Archaeological evidence for climate
The spread of ice sheets and glaciers across the land has of course fundamentally altered the landscape and in turn the evidence left behind by our ancestors. For example, many of the sites where evidence has been found are in the South and East such as Boxgrove in West Sussex and Pakefield in Suffolk which lie beyond the furthest extent of the ice sheets.

Evidence from Pakefield (c700,000 years ago)
As already noted, each period of warming and cooling was characterised by fauna and flora. Dating to between 650,000 and 700,000 years ago the finds from Pakefield in Suffolk paint a picture of a Mediterranean type of climate and at nearby Norton Subcourse which is of a similar date, there were hippopotamus and hyena. Overall, there have been many species of both plants and animals that have lived here over the millennia including walrus, rhino, horse, bison, reindeer, cow, wolf, dolphin and mammoth. For more on the environment at Pakefield follow this link (http://www.archaeologyuk.org/ba/ba86/feat1.shtml)

Evidence from Swanscombe (c400,000 years ago)
At the time she lived around 400,000 years ago, ‘Swanscombe woman’ would have been familiar with many of the plants and animals that we can see today. The gravel pit in which her bones were found would have been close to the ancient River Thames, a much larger river than it is now, possibly several miles across and with a wide floodplain. The climate was a warm one – an example of an interglacial period, – and on the riverbanks and beyond were reeds and trees such as oak and hazel.

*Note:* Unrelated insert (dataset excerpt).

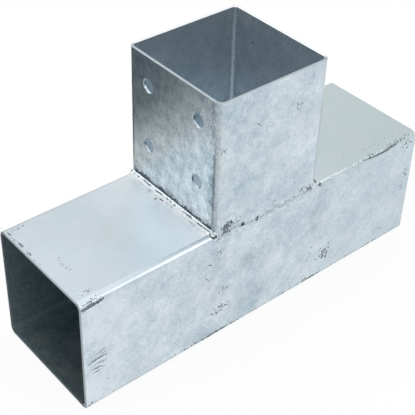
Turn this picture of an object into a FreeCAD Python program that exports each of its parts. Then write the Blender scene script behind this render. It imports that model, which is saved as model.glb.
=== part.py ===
import FreeCAD, Part
import math
import os

# T connector for square timber posts, in welded 2 mm sheet, hot-dip galvanised.
# A beam passes through the horizontal sleeve and a post stands in the socket on top of it.
# Origin: bottom centre of the sleeve. +X along the sleeve, +Z up, -Y the front wall. Millimetres.

# Timber and sheet
timber_width = 90.0            # planed square timber that both tubes take
timber_clearance = 1.0         # play across the timber, both sides together
sheet_thickness = 2.0
inner_bend_radius = 3.5
rim_break = 0.4                # the zinc coat takes the sharpness off the sheared rims

# Lengths of the two tubes
sleeve_length = 312.0
socket_height = 104.0          # from the sleeve's top to the socket's rim

# Bolt holes in the socket's left wall
hole_diameter = 10.5
hole_spacing_across = 52.0
hole_spacing_up = 48.0
hole_rim_distance = 22.0       # from the socket's rim to the upper row
hole_shift = -0.5              # the punched group sits this far off centre, towards the front
hole_edge_break = 0.3

# Corner welds that close the two folded tubes
seam_outer_radius = 3.5        # the welded corner, ground round
seam_gap = 0.5                 # how far each sheet's edge stops short of the inner corner
seam_root_leg = 2.4            # root bead inside the corner, measured along each face
seam_root_bulge = 0.2

# Fillet beads at the socket's left and right feet
bead_leg = 3.0                 # height up the wall and width along the sleeve
bead_setback = 2.0             # how far the bead's centre line lies behind both faces
bead_corner_angle = 58.0       # how far the bead turns round each corner, in degrees
ripple_pitch = 2.4
ripple_depth = 0.3
ripple_front = 0.7             # length of the steep front of each ripple
ripple_lean = 22.0             # the ripples lean back from the welder's travel, in degrees

# Groove welds at the socket's front and back feet
groove_crown = 0.3             # height of the dressed weld over the wall
groove_toe = 1.2               # how far the weld laps each wall
groove_reach = 4.8             # how far round the corners the weld fills the wedge
drop_setback = 0.05            # the bead's corner drops stay this far under the crown

# Sizes that follow from the ones above
inner_width = timber_width + timber_clearance
outer_width = inner_width + 2 * sheet_thickness
outer_bend_radius = inner_bend_radius + sheet_thickness
half_width = outer_width / 2
sleeve_top = outer_width
rim_height = sleeve_top + socket_height
bend_start = half_width - outer_bend_radius


def folded_square(width, bend_radius, seam_radius):
    """Closed wire of a square with three bends, and the seam's corner at +X +Y."""
    half = width / 2
    radii = [seam_radius, bend_radius, bend_radius, bend_radius]
    edges = []
    for quarter in range(4):
        radius = radii[quarter]
        turn = FreeCAD.Rotation(FreeCAD.Vector(0, 0, 1), 90 * quarter)
        start = turn.multVec(FreeCAD.Vector(half, radii[quarter - 1] - half, 0))
        side_end = turn.multVec(FreeCAD.Vector(half, half - radius, 0))
        edges.append(Part.LineSegment(start, side_end).toShape())
        if radius > 0:
            bend = half - radius + radius * math.sqrt(0.5)
            bend_middle = turn.multVec(FreeCAD.Vector(bend, bend, 0))
            bend_end = turn.multVec(FreeCAD.Vector(half - radius, half, 0))
            edges.append(Part.Arc(side_end, bend_middle, bend_end).toShape())
    return Part.Wire(edges)


def square_bar(width, bend_radius, seam_radius, length):
    """Solid bar with the tube's corners, from z = 0 up to its length."""
    profile = Part.Face(folded_square(width, bend_radius, seam_radius))
    return profile.extrude(FreeCAD.Vector(0, 0, length))


def outside_bar(length):
    """A tube's outside as a solid bar."""
    return square_bar(outer_width, outer_bend_radius, seam_outer_radius, length)


def inside_bar(length):
    """A tube's inside as a solid bar, sharp in the seam's corner, where the two sheet edges meet."""
    return square_bar(inner_width, inner_bend_radius, 0, length)


def laid_as_sleeve(shape):
    """Lays an upright bar or tube along X, with its seam in the bottom front corner."""
    shape.rotate(FreeCAD.Vector(0, 0, 0), FreeCAD.Vector(0, 0, 1), -90)
    shape.rotate(FreeCAD.Vector(0, 0, 0), FreeCAD.Vector(0, 1, 0), 90)
    shape.translate(FreeCAD.Vector(-sleeve_length / 2, 0, half_width))
    return shape


def folded_tube(length, rims):
    """Square tube in folded sheet, upright from z = 0, the edges of the named rims broken."""
    tube = outside_bar(length).cut(inside_bar(length))
    rim_edges = []
    for edge in tube.Edges:
        box = edge.BoundBox
        flat_on = [z for z in rims if abs(box.ZMin - z) < 0.001 and abs(box.ZMax - z) < 0.001]
        if flat_on:
            rim_edges.append(edge)
    return tube.makeChamfer(rim_break, rim_edges)


def part_at_seam(tube, length):
    """Splits a tube at its seam's corner: the sheet, and the weld that closes it."""
    corner = inner_width / 2
    joint = Part.makeBox(outer_width, outer_width, length)
    joint.translate(FreeCAD.Vector(corner - seam_gap, corner - seam_gap, 0))
    sheet = tube.cut(joint)
    fill = tube.common(joint)

    # The root bead fills the inner corner between the two sheets' inner faces
    along_back = FreeCAD.Vector(corner - seam_root_leg, corner, rim_break)
    along_side = FreeCAD.Vector(corner, corner - seam_root_leg, rim_break)
    meeting = FreeCAD.Vector(corner, corner, rim_break)
    bulge = corner - seam_root_leg / 2 - seam_root_bulge
    crown = FreeCAD.Vector(bulge, bulge, rim_break)
    section = Part.Wire([
        Part.Arc(along_back, crown, along_side).toShape(),
        Part.LineSegment(along_side, meeting).toShape(),
        Part.LineSegment(meeting, along_back).toShape(),
    ])
    root = Part.Face(section).extrude(FreeCAD.Vector(0, 0, length - 2 * rim_break))
    return sheet, fill.fuse(root).removeSplitter()


def beam_sleeve():
    """The horizontal sleeve and its seam weld."""
    tube = folded_tube(sleeve_length, [0, sleeve_length])
    return [laid_as_sleeve(shape) for shape in part_at_seam(tube, sleeve_length)]


def bolt_hole(y, z):
    """Cutter for one hole in the socket's left wall, with the edge broken on both faces."""
    radius = hole_diameter / 2
    outer_face = -half_width
    along_x = FreeCAD.Vector(1, 0, 0)
    cutter = Part.makeCylinder(radius, sheet_thickness, FreeCAD.Vector(outer_face, y, z), along_x)
    wide = radius + hole_edge_break
    mouth = Part.makeCone(wide, radius, hole_edge_break, FreeCAD.Vector(outer_face, y, z), along_x)
    inner_start = FreeCAD.Vector(outer_face + sheet_thickness - hole_edge_break, y, z)
    exit_mouth = Part.makeCone(radius, wide, hole_edge_break, inner_start, along_x)
    return cutter.fuse([mouth, exit_mouth])


def post_socket():
    """The upright socket with its bolt holes, and its seam weld in the back right corner."""
    tube = folded_tube(socket_height, [socket_height])
    tube_parts = part_at_seam(tube, socket_height)
    for shape in tube_parts:
        shape.translate(FreeCAD.Vector(0, 0, sleeve_top))
    sheet, seam = tube_parts
    upper_row = rim_height - hole_rim_distance
    for y_side in (-1, 1):
        y = hole_shift + y_side * hole_spacing_across / 2
        for z in (upper_row, upper_row - hole_spacing_up):
            sheet = sheet.cut(bolt_hole(y, z))
    return sheet, seam


def bead_point(turn, side):
    """Point of the left bead's centre line, turned by that angle round the corner at y = side.

    The line follows the edge where the socket's bend meets the sleeve's bend, which is a quarter
    ellipse in a plane at 45 degrees, and lies the setback behind both faces.
    """
    reach = outer_bend_radius - bead_setback
    across = bend_start + reach * math.cos(turn)
    y = side * (bend_start + reach * math.sin(turn))
    z = sleeve_top - outer_bend_radius + reach * math.cos(turn)
    return FreeCAD.Vector(-across, y, z)


def rippled_run(radius):
    """Straight run of the bead: each ripple swells towards its steep front, like overlapping scales.

    Its round sections lean back from the travel, so that a ripple's front shows as a crescent.
    """
    lean = math.radians(ripple_lean)
    outward = FreeCAD.Vector(-1, 0, 1).normalize()
    normal = FreeCAD.Vector(0, 1, 0) * math.cos(lean) + outward * math.sin(lean)
    start = bead_point(0, -1)
    finish = bead_point(0, 1)
    length = start.distanceToPoint(finish)
    ripples = max(3, round(length / ripple_pitch))
    pitch = length / ripples
    sections = []
    for ripple in range(ripples):
        low = start + FreeCAD.Vector(0, ripple * pitch, 0)
        crest = low + FreeCAD.Vector(0, pitch - ripple_front, 0)
        sections.append(Part.Wire(Part.Circle(low, normal, radius - ripple_depth).toShape()))
        sections.append(Part.Wire(Part.Circle(crest, normal, radius).toShape()))
    sections.append(Part.Wire(Part.Circle(finish, normal, radius - ripple_depth).toShape()))
    return Part.makeLoft(sections, True, True)


def corner_drops(side, radius):
    """Drops that carry the bead round one corner, the last ones small.

    None reaches further past the corner than the groove weld's crown.
    """
    drop_turn = ripple_pitch / 2 / (outer_bend_radius - bead_setback)
    drops = []
    turn = drop_turn / 2
    while turn < math.radians(bead_corner_angle):
        centre = bead_point(turn, side)
        room = half_width + groove_crown - drop_setback - abs(centre.y)
        drops.append(Part.makeSphere(min(radius, room), centre))
        turn += drop_turn
    return drops


def sleeve_bar():
    """The sleeve's outside as a solid bar, in its place."""
    return laid_as_sleeve(outside_bar(sleeve_length))


def socket_bar():
    """The socket's outside as a solid bar, from the sleeve's top up."""
    bar = outside_bar(socket_height)
    bar.translate(FreeCAD.Vector(0, 0, sleeve_top))
    return bar


def mirrored(shape, normal):
    """The shape's mirror image across the plane through the origin with that normal."""
    return shape.mirror(FreeCAD.Vector(0, 0, 0), normal)


def clear_of_tubes(weld):
    """The weld trimmed against both tubes, and kept out of the socket's inside carried down."""
    return weld.cut([sleeve_bar(), socket_bar(), inside_bar(sleeve_top)])


def fillet_beads():
    """The left and right fillet beads, with their ripples, turned round the socket's corners."""
    radius = math.hypot(bead_leg + bead_setback, bead_setback)
    left = rippled_run(radius).fuse(corner_drops(-1, radius) + corner_drops(1, radius))
    right = mirrored(left, FreeCAD.Vector(1, 0, 0))
    return clear_of_tubes(left), clear_of_tubes(right)


def groove_welds(beads):
    """The front and back groove welds: each fills the wedge under the foot and has a low crown."""
    face_y = -half_width
    inner_y = face_y + groove_reach
    top = sleeve_top + groove_toe
    bottom = sleeve_top - outer_bend_radius - groove_toe
    start_x = -half_width - groove_crown
    crown_middle = FreeCAD.Vector(start_x, face_y - groove_crown, (top + bottom) / 2)
    upper = FreeCAD.Vector(start_x, face_y, top)
    lower = FreeCAD.Vector(start_x, face_y, bottom)
    inner_lower = FreeCAD.Vector(start_x, inner_y, bottom)
    inner_upper = FreeCAD.Vector(start_x, inner_y, top)
    section = Part.Wire([
        Part.Arc(upper, crown_middle, lower).toShape(),
        Part.LineSegment(lower, inner_lower).toShape(),
        Part.LineSegment(inner_lower, inner_upper).toShape(),
        Part.LineSegment(inner_upper, upper).toShape(),
    ])
    front = Part.Face(section).extrude(FreeCAD.Vector(-2 * start_x, 0, 0))
    back = mirrored(front, FreeCAD.Vector(0, 1, 0))
    crown_bar = square_bar(
        outer_width + 2 * groove_crown,
        outer_bend_radius + groove_crown,
        seam_outer_radius + groove_crown,
        rim_height,
    )
    return [clear_of_tubes(strip.common(crown_bar)).cut(beads) for strip in (front, back)]


sleeve_sheet, sleeve_seam = beam_sleeve()
socket_sheet, socket_seam = post_socket()
left_bead, right_bead = fillet_beads()
front_weld, back_weld = groove_welds([left_bead, right_bead])

nodes = {
    "beam_sleeve": sleeve_sheet,
    "sleeve_seam_weld": sleeve_seam,
    "post_socket": socket_sheet,
    "socket_seam_weld": socket_seam,
    "weld_left": left_bead,
    "weld_right": right_bead,
    "weld_front": front_weld,
    "weld_back": back_weld,
}

os.makedirs("parts", exist_ok=True)
for name, shape in nodes.items():
    shape.exportStep("parts/" + name + ".step")
    print(name, shape.ShapeType, len(shape.Solids), round(shape.Volume, 1), shape.isValid())
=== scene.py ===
import math
import random
from types import SimpleNamespace

import bpy
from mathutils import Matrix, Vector


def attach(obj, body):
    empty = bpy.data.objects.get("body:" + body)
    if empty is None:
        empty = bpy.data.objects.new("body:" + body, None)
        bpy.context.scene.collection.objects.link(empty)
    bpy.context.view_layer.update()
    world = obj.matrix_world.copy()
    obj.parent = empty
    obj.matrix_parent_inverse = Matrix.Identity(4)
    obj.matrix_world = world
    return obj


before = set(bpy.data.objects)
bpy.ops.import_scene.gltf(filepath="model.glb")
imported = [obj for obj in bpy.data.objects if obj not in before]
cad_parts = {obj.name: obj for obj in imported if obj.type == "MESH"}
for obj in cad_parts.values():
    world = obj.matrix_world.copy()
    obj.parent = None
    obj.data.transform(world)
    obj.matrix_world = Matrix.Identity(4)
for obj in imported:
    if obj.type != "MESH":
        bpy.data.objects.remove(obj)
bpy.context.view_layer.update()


# Beam sleeve
# A 2 mm steel sheet folded into a square tube, 95 mm outside and 312 mm long, open at both ends.
# It is hot-dip galvanised after welding, so the zinc is thicker and cloudier on its walls than on
# its top, where it drained evenly.
outer_face = 0.0475         # metres from the tube's middle to a wall's outer face
inner_face = 0.0455         # and to its inner face
sleeve_end = 0.156
sleeve_top = 0.095
rim_depth = 0.0004          # how far the finish of a sheared rim reaches down its walls
bead_leg = 0.003            # height and width of the fillet bead
toe_half_length = 0.0438    # half the straight length of the bead's toe
skin_depth = 0.0001         # a toe mark is only on what lies within this depth of a face


def srgb(code):
    """A colour written as sRGB hex, turned to linear."""
    parts = [int(code[i:i + 2], 16) / 255 for i in (1, 3, 5)]
    linear = [c / 12.92 if c <= 0.04045 else ((c + 0.055) / 1.055) ** 2.4 for c in parts]
    return (*linear, 1.0)


def add_node(tree, kind, settings=None, links=None):
    """One node with its settings, by property or socket, and the links into its sockets."""
    node = tree.nodes.new(kind)
    for name, value in (settings or {}).items():
        if isinstance(name, int) or name in node.inputs:
            node.inputs[name].default_value = value
        else:
            setattr(node, name, value)
    for name, source in (links or {}).items():
        tree.links.new(source, node.inputs[name])
    return node


def new_material(name):
    """An empty material with its node tree and its output."""
    material = bpy.data.materials.new(name)
    material.use_nodes = True
    tree = material.node_tree
    tree.nodes.clear()
    return material, tree, add_node(tree, "ShaderNodeOutputMaterial")


def across(millimetres):
    """The scale of a pattern whose marks are about so many millimetres across."""
    return 1000.0 / millimetres


def finish_with(material, nodes):
    """Gives these nodes of the frame a finish in all their material slots."""
    for name in nodes:
        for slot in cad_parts[name].material_slots:
            slot.material = material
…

The river teemed with fish such as perch, salmon, pike and eels as well as dolphin and beaver. Also close to the river were predators such as cormorants and osprey. Further away there is evidence for other animals we are familiar with including shrews, badger, rabbits and deer (red fallow and roe) as well as wolves, wild boar and bison. Swanscombe woman would also have seen creatures we would not know including a giant ox and a straight-tusked elephant! Not far away close to where the Dartford Tunnel now exists, the bones of animals more at home in eastern Africa have been found – lions, rhinos and macaque monkeys to name but three! So, 400,000 years ago the landscape was a mixture both the familiar and strange. This was a story that has been repeated through the ages.

Evidence from Pontynewydd (c230,000 years ago)
Moving forward to the time the cave of Pontynewydd in Flintshire was occupied some 230,000-225,000 years ago, the climate was a cool one, yet still much warmer than the cold periods it sits between. Evidence from the cave deposits bears witness to the range of mammals – beaver, wood mouse and deer, and these were followed by lemmings, musk ox and reindeer when the climate turned again. At the risk of reinforcing an archaeological stereotype, it does very much look, from the evidence in the cave that the Neanderthals lived there for at least a short period.

The mystery of what happened between 200,000 and 60,000 years ago…
Archaeologists and climate scientists have been surprised to find that a relatively short time after this, around 200,000 years ago, there is no evidence of human occupation of Britain at all – all traces of tools etc. have vanished. This was not due to glaciation alone, as there are still no people here in the following warm periods. This remains the case until around 60,000 years ago. There are as yet no answers as to why this happened, and the search for clues continues.

The Last Ice Age
The last of the ice ages began suddenly shortly after 13,000 years ago with an estimated 15o degree centigrade drop in annual mean temperature over a decade. This period lasted for over a thousand years. It is thought that the Gulf Stream ‘switched off’ for reasons as yet unknown, but it had a global effect.

Then, just as abruptly around 11,500 years ago it ‘switched on’ again, and humans began to move northward into Britain again.  This was a much warmer period and of course the flora and fauna changed in response to these events. Between 9,000-5,000 years ago the climate was warmer than it is today and animals such mammoth and woolly rhino were replaced by brown bear, wild boar and deer.

The most significant event of this time period happened around 8,000 years ago as a direct result of this warming – the retreating ice sheets and glaciers were melting and as a consequence sea-levels rose and Britain became an island. It has been ever since.

Links to the National Curriculum
Whilst teaching about the Palaeolithic environment is a natural part (no pun intended) of ‘Changes in Britain from the Stone Age to the Iron Age’ topic in History, there are also obvious links to the other curriculum subjects, for example:

Science: The Year 4 Programme of Study states that pupils should be taught to ‘recognise that environments can change and that this can sometimes pose dangers to living things’, and the Year 5 PoS, actually mentions the environment in prehistoric times! Of course, in Year 6, evolution goes hand in hand with a changing Palaeolithic environment.

Geography: The Palaeolithic environment can be brought in to enhance locational knowledge in geography – why does Britain look the way it does today? How has it changed over time?